Rows from a 3D modeling dataset:

-- BEGIN --

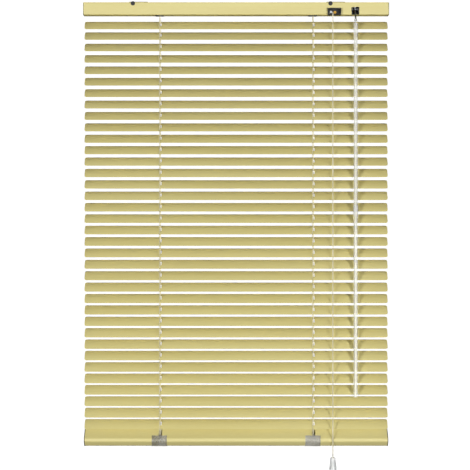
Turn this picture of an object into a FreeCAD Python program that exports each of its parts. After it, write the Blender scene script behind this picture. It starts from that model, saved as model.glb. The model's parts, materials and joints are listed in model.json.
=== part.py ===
import FreeCAD, Part
import math
import os
import re
import Sketcher

# A 25 mm venetian blind, hung from two ceiling brackets. Millimetres.
# +X runs along the headrail, -Y is the room side, +Z is up, and z = 0 is the ceiling.

SLATS = 36

SIZES = (
    # headrail and its end caps
    ("headrail_length", 588), ("headrail_depth", 25), ("headrail_height", 24),
    ("headrail_wall", 0.6), ("headrail_lip", 4), ("headrail_bend", 2.5), ("headrail_drop", 1.7),
    ("window_depth", 4), ("window_gap", 0.5), ("outlet_gap", 0.1),
    ("cap_plate", 1), ("cap_plug", 5), ("cap_gap", 0.15), ("cap_wall", 1.5), ("cap_floor", 0.5),
    # ceiling brackets, measured in from the headrail's ends
    ("bracket_margin", 103.5), ("bracket_span", "headrail_length - 2 * bracket_margin"),
    ("bracket_plate", 0.8), ("bracket_length", 36), ("bracket_width", 15), ("plate_shift", 2),
    ("screw_hole", 4.5), ("bracket_disc", 8), ("disc_offset", 8.5), ("disc_drop", 2.4),
    ("disc_plate", 1.2), ("bracket_tab", 5), ("lever_pivot", 8), ("lever_length", 25),
    ("lever_width", 6), ("lever_plate", 0.7), ("cam_length", 21), ("cam_width", 13), ("cam_plate", 1.2),
    ("pivot_pin", 4), ("pin_gap", 0.08), ("plate_gap", 0.1),
    # slats
    ("slat_margin", 1), ("slat_length", "headrail_length - 2 * slat_margin"),
    ("slat_chord", 25), ("slat_crown", 1.8), ("slat_thickness", 0.25),
    ("slat_corner", 4), ("slat_slot_width", 3.2), ("slat_slot_length", 10),
    ("first_drop", "headrail_height + outlet_lip + outlet_wall + ladder_fall * ladder_spread"
                   " + (slat_chord / 2 + ladder_reach) * sin(rest_tilt) - slat_crown / 2 * cos(rest_tilt)"),
    ("first_pitch", 20.4), ("slat_pitch", 22.09), ("rest_tilt", 43),
    # ladders and cords
    ("ladder_margin", 146), ("ladder_span", "headrail_length - 2 * ladder_margin"),
    ("ladder_cord", 0.9), ("ladder_reach", 1.2), ("ladder_bend_top", 4), ("ladder_bend_edge", 8),
    ("ladder_fan", 6), ("ladder_fan_most", 16), ("ladder_fall", 1.1502),
    ("ladder_spread", "(slat_chord / 2 + ladder_reach) * cos(rest_tilt) + slat_crown / 2 * sin(rest_tilt)"
                      " - (outlet_width / 2 - outlet_wall - ladder_cord)"),
    ("lift_cord", 1.4), ("lift_offset", 2), ("lift_run_y", 8.6), ("lift_run_z", 22.5), ("lift_step", 1.8),
    ("lift_bend", 4), ("cord_gap", 0.3), ("knot_size", 5),
    # bottom rail
    ("rail_margin", 1), ("rail_length", "slat_length - 2 * rail_margin"),
    ("rail_width", 29), ("rail_thickness", 19), ("rail_corner", 4), ("rail_nose", 6.5), ("rail_heel", 1.5),
    ("rail_wall", 1), ("rail_gap", 27),
    ("rail_slot_width", 6), ("rail_cap", 1.2), ("rail_cap_proud", 0.5),
    ("clip_length", 29), ("clip_wall", 0.8), ("clip_edge", 3), ("clip_side", 2), ("clip_gap", 0.1),
    # tilt drive
    ("rod_size", 5), ("rod_y", 1), ("rod_z", 13.7), ("rod_end_gap", 6), ("drum_radius", 6.5),
    ("drum_width", 9), ("drum_flange", 1), ("flange_rise", 1), ("drum_gap", 0.24),
    ("hub_radius", 4), ("hub_length", 3),
    ("cradle_length", 16), ("cradle_wall", 1.6), ("cradle_width", 20), ("cradle_foot", 2),
    ("cheek_inset", 2), ("outlet_width", 12), ("outlet_lip", 1.2), ("outlet_wall", 1), ("outlet_end", 3),
    ("outlet_corner", 0.4), ("bearing_gap", 0.06),
    ("tilter_margin", 64), ("tilter_x", "headrail_length / 2 - tilter_margin"),
    ("tilter_length", 14), ("tilter_wall", 1), ("tilter_slot", 9), ("tilter_rise", 3),
    ("gear_teeth", 12), ("gear_module", 0.8), ("gear_width", 4), ("gear_root", 0.3),
    ("tooth_thickness", 0.7), ("addendum", 0.55),
    ("worm_radius", 3.2), ("worm_thread", 0.65), ("worm_turns", 4), ("worm_root", 0.15),
    ("thread_taper", 0.8), ("worm_end", 1), ("worm_slope", 25),
    ("shaft_radius", 1.6), ("shaft_stub", 2.5), ("neck_radius", 1), ("neck_length", 3.5),
    # wand, which hangs clear of the slats
    ("wand_radius", 4), ("wand_head_radius", 4.3), ("wand_head", 18), ("wand_joint_drop", 403),
    ("wand_end_drop", 760), ("joint_radius", 4.8), ("joint_length", 23), ("joint_gap", 0.05),
    ("wand_clearance", 1.21), ("stick_drop", 2),
    ("ball_radius", 2),
    ("ball_drop", "(slat_chord / 2 + joint_radius + wand_clearance + rod_y"
                  " - (gear_teeth * gear_module / 2 + worm_radius) * cos(worm_slope)) / sin(worm_slope)"),
    ("socket_gap", 0.2), ("socket_wall", 1.1), ("wand_swing", 35), ("way_length", 8), ("way_spare", 2.5),
    ("stem_radius", 1.2), ("stem_length", 6), ("stem_head", 1.5), ("stem_collar", 1), ("stem_depth", 3),
    # pull cord, which hangs clear of the rail as it turns, and the lock that it leaves
    ("pull_cord", 1.8), ("pull_start", 20), ("cord_clearance", 0.4),
    ("cord_y", "max(slat_chord / 2; hypot(rail_width / 2 - rail_corner; rail_thickness / 2 - rail_corner)"
               " + rail_corner) + pull_cord / 2 + cord_clearance"),
    ("lock_margin", 104.5), ("lock_x", "headrail_length / 2 - lock_margin"),
    ("cord_path_offset", 3.3), ("cord_path_x", "lock_x - cord_path_offset"),
    ("lock_length", 25), ("lock_depth", 14.5), ("lock_height", 12.7), ("lock_wall", 1), ("lock_drop", 0.6),
    ("lock_front", 1.5), ("lock_proud", "cord_y - headrail_depth / 2 + lock_front"),
    ("lock_outlet", 5), ("lock_rim", 1.5), ("entry_depth", 6.5), ("entry_height", 5),
    ("guide_pin", 5), ("pin_rise", 1), ("roller_size", 5.5), ("roller_rise", 0.5), ("roller_axle", 1.6),
    ("roller_slope", 35), ("roller_travel", 2.5), ("roller_gap", 0.4), ("axle_gap", 0.25),
    ("tassel_top_drop", 877), ("tassel_length", 24), ("tassel_top", 8.9), ("tassel_bottom", 14.3),
    ("tassel_wall", 1.4), ("tassel_floor", 2.5),
)
NAMES = {name for name, _ in SIZES}

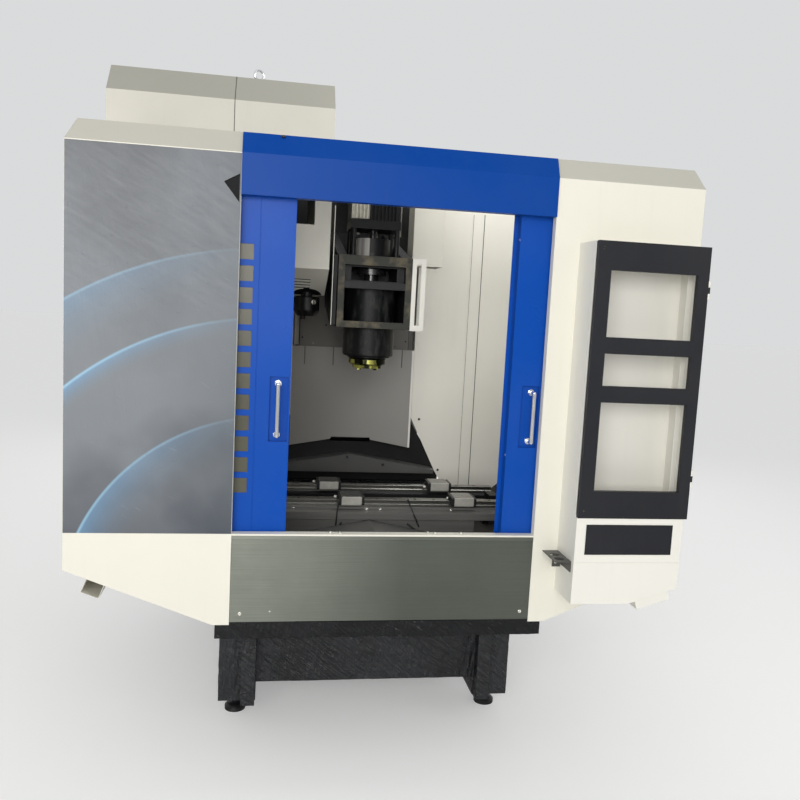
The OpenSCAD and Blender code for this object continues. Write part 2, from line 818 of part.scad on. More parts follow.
// Saddle: wide flange under the X rails, narrower body over the Y carriages, troughs and nut boss
module saddle_casting() {
    z_flange = saddle_z - saddle_flange_t;
    trough = x_rail_gap / 2 - 44;
    shelf_in = saddle_half - 76;
    color(casting_black) difference() {
        union() {
            translate([0, 0, 0]) wall_yz(-saddle_half, 2 * saddle_half) polygon([
                [saddle_d0, z_flange], [saddle_d0, saddle_z - 8], [x_rail_set - 26, saddle_z - 8],
                [x_rail_set - 26, saddle_z], [x_rail_set + 26, saddle_z], [x_rail_set + 32, saddle_z - 6],
                [x_rail_back - 32, saddle_z - 6], [x_rail_back - 26, saddle_z], [x_rail_back + 26, saddle_z],
                [x_rail_back + 26, saddle_z - 8], [saddle_d1, saddle_z - 8], [saddle_d1, z_flange]]);
            block(-saddle_low_half, saddle_low_half, inner_cover_d1, saddle_d1, saddle_low_z, z_flange);
            block(-44, 44, x_screw_d - 50, x_screw_d + 50, y_screw_z - 30, saddle_low_z);
            both_sides() block(shelf_in, saddle_half, x_screw_d - trough - 12, x_screw_d + trough + 12,
                bearing_seat_z - 24, z_flange + 1);
        }
        // Trough for the X screw: deep in the middle, with a shelf for the bearing blocks at each end
        block(-shelf_in, shelf_in, x_screw_d - trough, x_screw_d + trough, saddle_z - 84, saddle_z + 1);
        both_sides() block(shelf_in - 1, saddle_half - 12, x_screw_d - trough, x_screw_d + trough,
            bearing_seat_z, saddle_z + 1);
        rod_x(-saddle_half - 1, x_screw_d, x_screw_z, screw_dia + 8, 2 * saddle_half + 2);
        rod_y(0, x_screw_d - 60, y_screw_z, screw_dia + 2 * run_gap, 120);
        both_sides() for (i = [0 : 1]) block(
            60 + i * 190, 210 + i * 180, saddle_d0 + 40, x_screw_d - trough - 24, saddle_low_z - 1, z_flange + 8);
    }
}

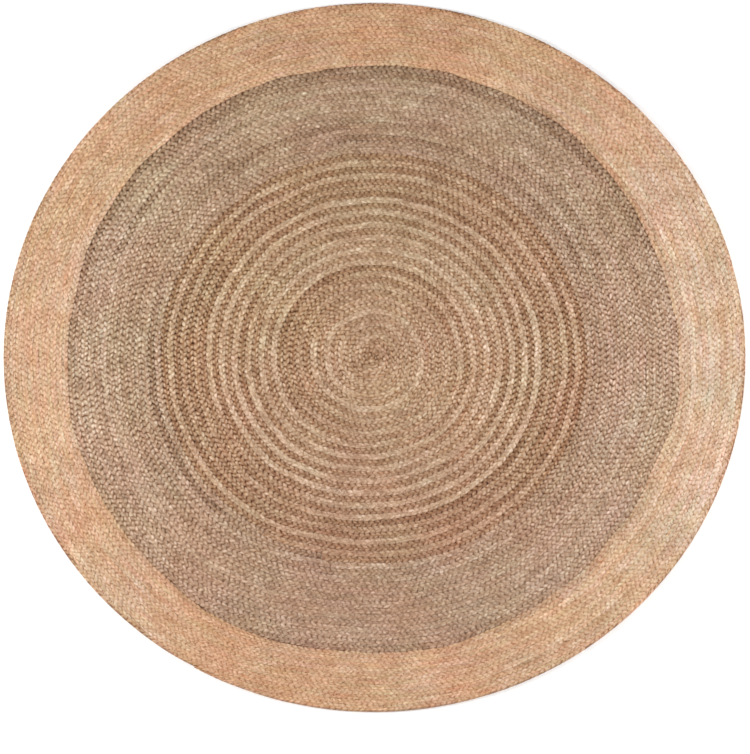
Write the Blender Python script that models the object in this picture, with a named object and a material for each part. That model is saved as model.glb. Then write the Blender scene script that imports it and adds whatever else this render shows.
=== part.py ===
"""Round jute rug: three flat coils of plaited braid, sewn edge to edge.

The rug lies flat on z = 0 with its centre at the origin. Every row of braid is a
raised rib on the top face. The rows are nearly round, and step inwards in one
short stretch of each turn, where the coil passes its own start.
"""

import math

import bmesh
import bpy

# Driving sizes, in metres and degrees.
RUG_RADIUS = 0.600
BRAID_HEIGHT = 0.0080  # crest of a row
GROOVE_HEIGHT = 0.0055  # bottom of the groove between two rows
EYE_HEIGHT = 0.0068
SEAM_GAP = 0.0003
CENTRE_RADIUS = 0.3465
CENTRE_ROWS = 33
FIELD_ROWS = 14
BORDER_ROWS = 11
COLUMNS = 48  # steps round the rug
WIDTH_POINTS = 2  # steps across a row: its groove and its crest
FULL_TURN = 360.0

# The stretch of each turn in which the rows step inwards.
STEP_ANGLE = 247.5
STEP_LENGTH = 0.300
TWO_BRAIDS = 2  # rows that the coil steps by in each turn, as two braids run side by side
ONE_BRAID = 1

# The seam between the field and the border, as the sewing left it: (angle, radius).
SEAM_COURSE = (
    (0.0, 0.4892),
    (20.0, 0.4888),
    (45.0, 0.4950),
    (80.0, 0.4980),
    (150.0, 0.4995),
    (215.0, 0.4985),
    (262.0, 0.4998),
    (292.0, 0.4990),
    (328.0, 0.4915),
)
# Where the field's two braids end, the seam swells: start, top and end angles.
SWELL_ANGLES = (226.0, 238.0, 262.0)
SWELL_DEPTH = 0.0125
SWELL_ROWS = 2  # rows that the swell has room for

# The rounded rim, from the outermost row down to the floor: (inset, height).
RIM_PROFILE = ((0.0014, 0.0063), (0.0, 0.0040), (0.0020, 0.0))

SNAP = 0.3  # a groove or crest this near an edge, in rows, runs into it
MERGE = 0.00001
SHARP_ANGLE = 35.0  # grooves and crests are sharper than this, and the steps round a row are not

# Sub-part, colour, roughness.
FINISHES = {
    "centre_coil": ((0.45, 0.28, 0.175), 0.92),
    "field_coil": ((0.46, 0.305, 0.21), 0.94),
    "border_coil": ((0.64, 0.41, 0.255), 0.90),
}


def ease(share):
    """A smooth step from 0 to 1."""
    share = min(max(share, 0.0), 1.0)
    return share * share * (3.0 - 2.0 * share)


def seam_course(angle):
    """The seam's radius at an angle, without the swell."""
    angle %= FULL_TURN
    points = (*SEAM_COURSE, (FULL_TURN, SEAM_COURSE[0][1]))
    for (start, low), (end, high) in zip(points, points[1:]):
        if angle <= end:
            return low + (high - low) * ease((angle - start) / (end - start))
    return points[-1][1]


def seam_radius(angle):
    """The seam's radius at an angle, with the swell."""
    start, top, end = SWELL_ANGLES
    angle %= FULL_TURN
    rise = ease((angle - start) / (top - start))
    fall = ease((angle - top) / (end - top))
    return seam_course(angle) + SWELL_DEPTH * (rise - fall)


def field_edge(angle):
    return seam_radius(angle) - SEAM_GAP / 2


def border_edge(angle):
    return seam_radius(angle) + SEAM_GAP / 2


def stepped(row, angle, rows_stepped):
    """The row that a braid lies in at an angle, if it began the turn in this one."""
    radius = max(row, 1.0) * CENTRE_RADIUS / CENTRE_ROWS
    span = min(math.degrees(STEP_LENGTH / radius), FULL_TURN)
    return row - rows_stepped * ease((angle - STEP_ANGLE) / span + 0.5)


def centre_row(row, angle):
    return stepped(row, angle, TWO_BRAIDS) * CENTRE_RADIUS / CENTRE_ROWS


def field_row(row, angle):
    width = (seam_course(angle) - CENTRE_RADIUS) / FIELD_ROWS
    passed = stepped(CENTRE_ROWS + row, angle, TWO_BRAIDS) - CENTRE_ROWS
    return CENTRE_RADIUS + passed * width


def border_row(row, angle):
    width = (RUG_RADIUS - seam_radius(angle)) / BORDER_ROWS
    inner_rows = CENTRE_ROWS + FIELD_ROWS
    passed = stepped(inner_rows + row, angle, ONE_BRAID) - inner_rows
    return seam_radius(angle) + passed * width


def ribbed_top(bm, rows, more_rows, row_radius, inner, outer):
    """A sheet of ribs between two edges, which are functions of the angle."""
    rings = WIDTH_POINTS * (rows + more_rows)
    grid = bmesh.ops.create_grid(bm, x_segments=COLUMNS, y_segments=rings, size=0.5)
    first_angle = STEP_ANGLE - FULL_TURN / 2
    snap = SNAP * CENTRE_RADIUS / CENTRE_ROWS
    for vertex in grid["verts"]:
        angle = first_angle + FULL_TURN * (vertex.co.x + 0.5)
        ring = round((vertex.co.y + 0.5) * rings)
        low, high = inner(angle), outer(angle)
        radius = row_radius(ring / WIDTH_POINTS, angle)
        height = BRAID_HEIGHT if ring % WIDTH_POINTS else GROOVE_HEIGHT
        if radius < low + snap:
            radius = low
            height = GROOVE_HEIGHT if low else EYE_HEIGHT
        elif radius > high - snap:
            radius = high
            height = GROOVE_HEIGHT
        turn = math.radians(angle)
        vertex.co = (radius * math.cos(turn), radius * math.sin(turn), height)
    bmesh.ops.remove_doubles(bm, verts=bm.verts[:], dist=MERGE)


def open_edges(bm):
    return [edge for edge in bm.edges if edge.is_boundary]


def on_circle(edge, radius):
    return all(abs(vertex.co.xy.length - radius) < MERGE for vertex in edge.verts)


def skirt(bm, edges, inset, height):
    """Carries open edges on to a height, drawn in towards the centre by inset."""
    made = bmesh.ops.extrude_edge_only(bm, edges=edges)["geom"]
    for vertex in (item for item in made if isinstance(item, bmesh.types.BMVert)):
        radius = math.hypot(vertex.co.x, vertex.co.y)
        vertex.co *= 1.0 - inset / radius
        vertex.co.z = height
    return [item for item in made if isinstance(item, bmesh.types.BMEdge)]


def close_underside(bm):
    """Fills the open edges on the floor with one flat face, or a flat ring."""
    edges = open_edges(bm)
    loops = 2 if len(edges) > COLUMNS else 1
    if loops == 2:
        bmesh.ops.bridge_loops(bm, edges=edges)
    else:
        bmesh.ops.edgeloop_fill(bm, edges=edges)


def finish(name):
    colour, roughness = FINISHES[name]
    material = bpy.data.materials.new(name + "_jute")
    material.use_nodes = True
    shader = material.node_tree.nodes["Principled BSDF"]
    shader.inputs["Base Color"].default_value = (*colour, 1.0)
    shader.inputs["Roughness"].default_value = roughness
    shader.inputs["Metallic"].default_value = 0.0
    return material


def add_part(name, bm, collection):
    bmesh.ops.recalc_face_normals(bm, faces=bm.faces[:])
    mesh = bpy.data.meshes.new(name)
    bm.to_mesh(mesh)
    bm.free()
    mesh.shade_smooth()
    mesh.set_sharp_from_angle(angle=math.radians(SHARP_ANGLE))
    mesh.materials.append(finish(name))
    collection.objects.link(bpy.data.objects.new(name, mesh))


def centre_coil(collection):
    bm = bmesh.new()
    edge = CENTRE_RADIUS - SEAM_GAP / 2
    ribbed_top(bm, CENTRE_ROWS, TWO_BRAIDS, centre_row, lambda angle: 0.0, lambda angle: edge)
    skirt(bm, open_edges(bm), 0.0, 0.0)
    close_underside(bm)
    add_part("centre_coil", bm, collection)


def field_coil(collection):
    bm = bmesh.new()
    edge = CENTRE_RADIUS + SEAM_GAP / 2
    rows_added = TWO_BRAIDS + SWELL_ROWS
    ribbed_top(bm, FIELD_ROWS, rows_added, field_row, lambda angle: edge, field_edge)
    skirt(bm, open_edges(bm), 0.0, 0.0)
    close_underside(bm)
    add_part("field_coil", bm, collection)


def border_coil(collection):
    bm = bmesh.new()
    rim_inset, rim_height = RIM_PROFILE[0]
    rim = RUG_RADIUS - rim_inset
    ribbed_top(bm, BORDER_ROWS, ONE_BRAID, border_row, border_edge, lambda angle: rim)
    rim_edges = [edge for edge in open_edges(bm) if on_circle(edge, rim)]
    inner_edges = [edge for edge in open_edges(bm) if not on_circle(edge, rim)]
    for vertex in {vertex for edge in rim_edges for vertex in edge.verts}:
        vertex.co.z = rim_height
    reached = rim_inset
    for inset, height in RIM_PROFILE[1:]:
        rim_edges = skirt(bm, rim_edges, inset - reached, height)
        reached = inset
    skirt(bm, inner_edges, 0.0, 0.0)
    close_underside(bm)
    add_part("border_coil", bm, collection)


def main():
    for item in list(bpy.data.objects):
        bpy.data.objects.remove(item, do_unlink=True)
    collection = bpy.data.collections.new("round_jute_rug")
    bpy.context.scene.collection.children.link(collection)
    centre_coil(collection)
    field_coil(collection)
    border_coil(collection)


main()
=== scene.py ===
# A round jute rug: plaited jute braids, coiled flat and sewn edge to edge.
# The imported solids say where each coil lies, and this script lays the plaits in their place.
# Lengths are in metres and angles in degrees, from the camera's right towards the back.
import math

import bmesh
import bpy
import numpy as np
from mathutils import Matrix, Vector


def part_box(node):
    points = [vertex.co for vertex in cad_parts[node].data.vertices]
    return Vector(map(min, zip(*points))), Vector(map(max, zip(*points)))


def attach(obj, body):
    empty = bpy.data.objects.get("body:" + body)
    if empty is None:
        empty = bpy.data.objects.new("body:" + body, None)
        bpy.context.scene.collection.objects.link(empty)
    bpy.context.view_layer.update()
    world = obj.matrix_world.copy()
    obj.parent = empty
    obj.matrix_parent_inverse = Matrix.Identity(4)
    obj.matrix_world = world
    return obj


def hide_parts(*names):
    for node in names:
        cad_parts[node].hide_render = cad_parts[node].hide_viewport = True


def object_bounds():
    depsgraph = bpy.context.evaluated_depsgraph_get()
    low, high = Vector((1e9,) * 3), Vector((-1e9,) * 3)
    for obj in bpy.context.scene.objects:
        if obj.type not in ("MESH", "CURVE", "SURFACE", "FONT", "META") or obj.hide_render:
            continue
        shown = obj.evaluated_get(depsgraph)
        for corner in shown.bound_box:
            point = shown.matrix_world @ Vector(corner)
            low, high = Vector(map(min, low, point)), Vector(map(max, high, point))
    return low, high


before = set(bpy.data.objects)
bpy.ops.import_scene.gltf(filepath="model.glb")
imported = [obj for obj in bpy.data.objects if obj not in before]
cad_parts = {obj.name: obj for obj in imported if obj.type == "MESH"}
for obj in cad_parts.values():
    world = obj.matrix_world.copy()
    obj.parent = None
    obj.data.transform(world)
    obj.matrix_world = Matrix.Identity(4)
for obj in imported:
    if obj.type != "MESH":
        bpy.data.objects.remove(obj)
solidLow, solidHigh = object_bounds()
centreLow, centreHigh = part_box("centre_coil")

fullTurn = 360.0

rug = {
    "radius": (solidHigh[0] - solidLow[0]) / 2,
    "height": solidHigh[2] - solidLow[2],
    "seamGap": 0.0003,  # between two pieces
    "centreRows": 33,
    "fieldRows": 14,
    "borderRows": 11,
    "innerBraids": 2,  # run side by side in the centre and the field
    "borderBraids": 1,
    "innermost": 0.0007,  # how near the middle the braids begin
    "borderJoint": 0.5,  # where the border's two pieces meet, as a share of its path
    # each turn is nearly round, and steps inwards in one short stretch
    "turnStart": 67.5,  # opposite that stretch
    "stepAngle": 247.5,  # its middle
    "stepLength": 0.300,
    # the seam between the field and the border, as the sewing left it: (angle, radius)
    "seamCourse": (
        *((0.0, 0.4925), (20.0, 0.4865), (42.0, 0.4915), (50.0, 0.4960), (60.0, 0.4945)),
        *((80.0, 0.4960), (92.0, 0.4935), (110.0, 0.4970), (130.0, 0.4970), (152.0, 0.4990)),
        *((170.0, 0.4955), (183.0, 0.4965), (192.0, 0.5010), (228.0, 0.5030), (239.0, 0.4975)),
        *((253.0, 0.5020), (286.0, 0.5030), (297.0, 0.4965), (335.0, 0.4885), (352.0, 0.4960)),
    ),
    # where the field's two braids end, the seam swells: start, top and end angles
    "swellAngles": (226.0, 238.0, 262.0),
    "swellDepth": 0.0125,
}
rug["centreRadius"] = (centreHigh[0] - centreLow[0] + rug["seamGap"]) / 2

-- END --

Written problem.
Collect the lines of the data that carry the word "context".

Response for this exercise.
    bpy.context.scene.collection.children.link(collection)
        bpy.context.scene.collection.objects.link(empty)
    bpy.context.view_layer.update()
    depsgraph = bpy.context.evaluated_depsgraph_get()
    for obj in bpy.context.scene.objects:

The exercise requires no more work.